Есть книги, к которым приходишь медленно, двигаясь словно по концентрическим окружностям. На внешнем круге ты ничего о них не знаешь. На следующем слышишь имя автора и название, знакомишься с аннотацией. Проявляешь интерес. Принимаешь решение прочесть. Читаешь. В центральный круг, самый маленький в диаметре, но при этом и самый большой, попадаешь после завершения чтения, оставаясь с впечатлениями и воспоминаниями.
Те, кто уже читал «Парламент», конечно, увидят в этих рассуждениях связь с философией одного из героев книги, Теодора Брамбла. Но на самом деле эта мысль пришла ко мне уже на первых страницах, когда вместе со Смоки Барнаблом, отправляющимся к месту собственной свадьбы, я вступил на дорогу, ведущую в поместье Эджвуд к северу от Нью-Йорка (который Краули называет просто «Городом»). Смоки предстоит породниться со странным семейством Дринкуотеров: они обитают в невероятном доме, построенном одним из основателей рода, считают свою жизнь частью некой Повести и, кажется, верят в существование фейри. Смоки скептично относится к «религии» будущих родственников, но любовь заставляет его закрыть глаза на все их странности. В отличие от большинства героев книг о «скрытом от наших глаз волшебном мире», ему не удастся ни проникнуть в его тайны, ни толком осознать его; но свою роль в Повести он сыграет.
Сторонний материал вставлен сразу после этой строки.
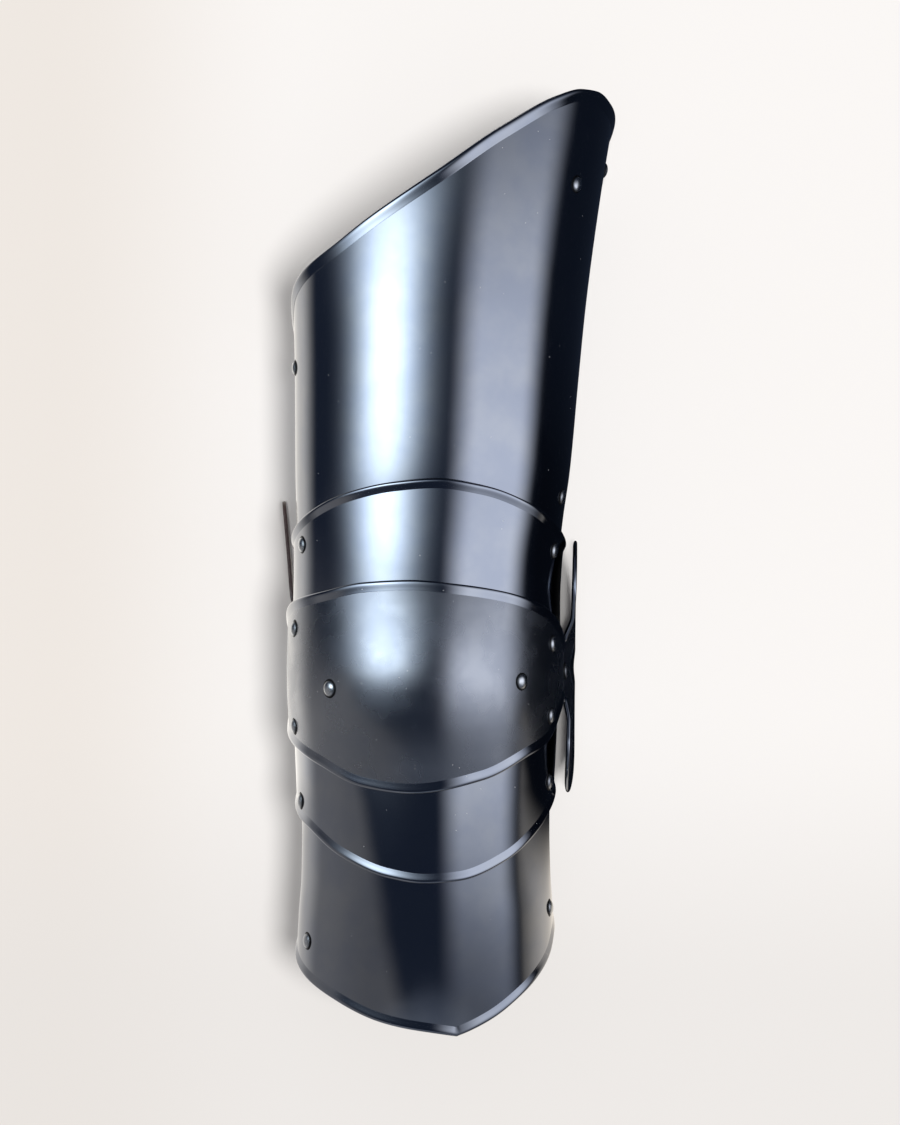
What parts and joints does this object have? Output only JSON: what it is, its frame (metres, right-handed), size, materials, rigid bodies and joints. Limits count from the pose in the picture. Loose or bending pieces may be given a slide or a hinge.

«Маленький, большой» - медленная книга (хотя мне и сложно понять людей, которые растягивают её чтение на долгие месяцы). Небогатый событиями сюжет неспешно разворачивается, показывая картину жизни семи поколений семьи Брамблов/Дринкуотеров/Барнаблов, от теософа Теодора Брамбла до внуков Смоки Барнабла; от данных ретроспективно событий конца девятнадцатого и начала двадцатого века история идёт к настоящему (для книги это 60-е-80-е годы) и в мрачное будущее, для нас уже ставшее прошлым. Но независимо от того, какой год и век на дворе, обитатели Эджвуда постоянно соседствуют с магическим миром и испытывают на себе его влияние.
Ничего не напоминает? Ну да, Краули и сам охотно признаёт влияние Гарсиа Маркеса. Однако несмотря на то, что можно провести немало параллелей между историями семейств Дринкуотеров и Буэндиа, было бы слишком большим упрощением называть «Парламент фейри» просто американским вариантом «Ста лет одиночества». Слишком отличаются настроение, атмосфера, да и персонажи (разве что три дочери Смоки - совершенно маркесовские героини). Показательно в этом смысле отношение обоих семейств к сопровождающей их жизни магии. Для Буэндиа она так же естественна, как воздух и солнечный свет, она не вызывает удивления и необходимости размышлять о ней. Для Дринкуотеров же незримое присутствие фейри остаётся инородным телом в действительности, огромной и неразрешимой загадкой. Волшебные существа, изображённые Краули в соответствии с традициями английского фольклора, литературы (кроме Шекспира и Кэрролла это также и поэты-романтики) и живописи (в первую очередь - творчество Артура Рэкема), кажутся принципиально непознаваемыми. Их мотивы и отношение к людям неясны, неизвестны и пределы их могущества. Попыткам изучать себя они сопротивляются, и всё, что остаётся Дринкуотерам - пытаться предугадать их мнение по тому или иному вопросу («О, понравится ли им, если мы построим бензозаправку?») с помощью интуиции и гадания на картах.
Возмущение, которое вносят в реальность Эджвуда фейри, усиливает ту трагичность, что обычно свойственна семейным сагам (напоминание о конечности, быстротечности и - в конечном итоге - бессмысленности жизни). Но вряд ли многие семейные саги могут похвастаться таким же торжественно-радостным финалом, как «Маленький, большой» - несмотря даже на то, что не всем персонажам (в том числе одному, которому лично я сочувствовал больше всего) удастся застать Конец Повести и поучаствовать в нём.
Книга прекрасна. Но я вынужден признать, что она вряд ли станет одной из моих любимых. Дело вовсе не в недостатках текста (а у какой книги их нет? При большом желании и здесь можно придраться к психологической достоверности отдельных эпизодов или разыскать оборвавшиеся сюжетные линии). Книга такова, как она есть, и это хорошо. Но при чтении я нередко сталкивался с мыслью, что хотел бы, чтобы всё то же самое было написано немного по-другому: иначе расставлены акценты, изменён взгляд на происходящее. Я бы предпочёл, чтобы читатель до самой последней страницы не мог понять, происходит ли волшебство на самом деле или является выдумкой и ошибкой. Другой взгляд на те же (или похожие) события? Что ж, возможно, где-то существует и такая Повесть.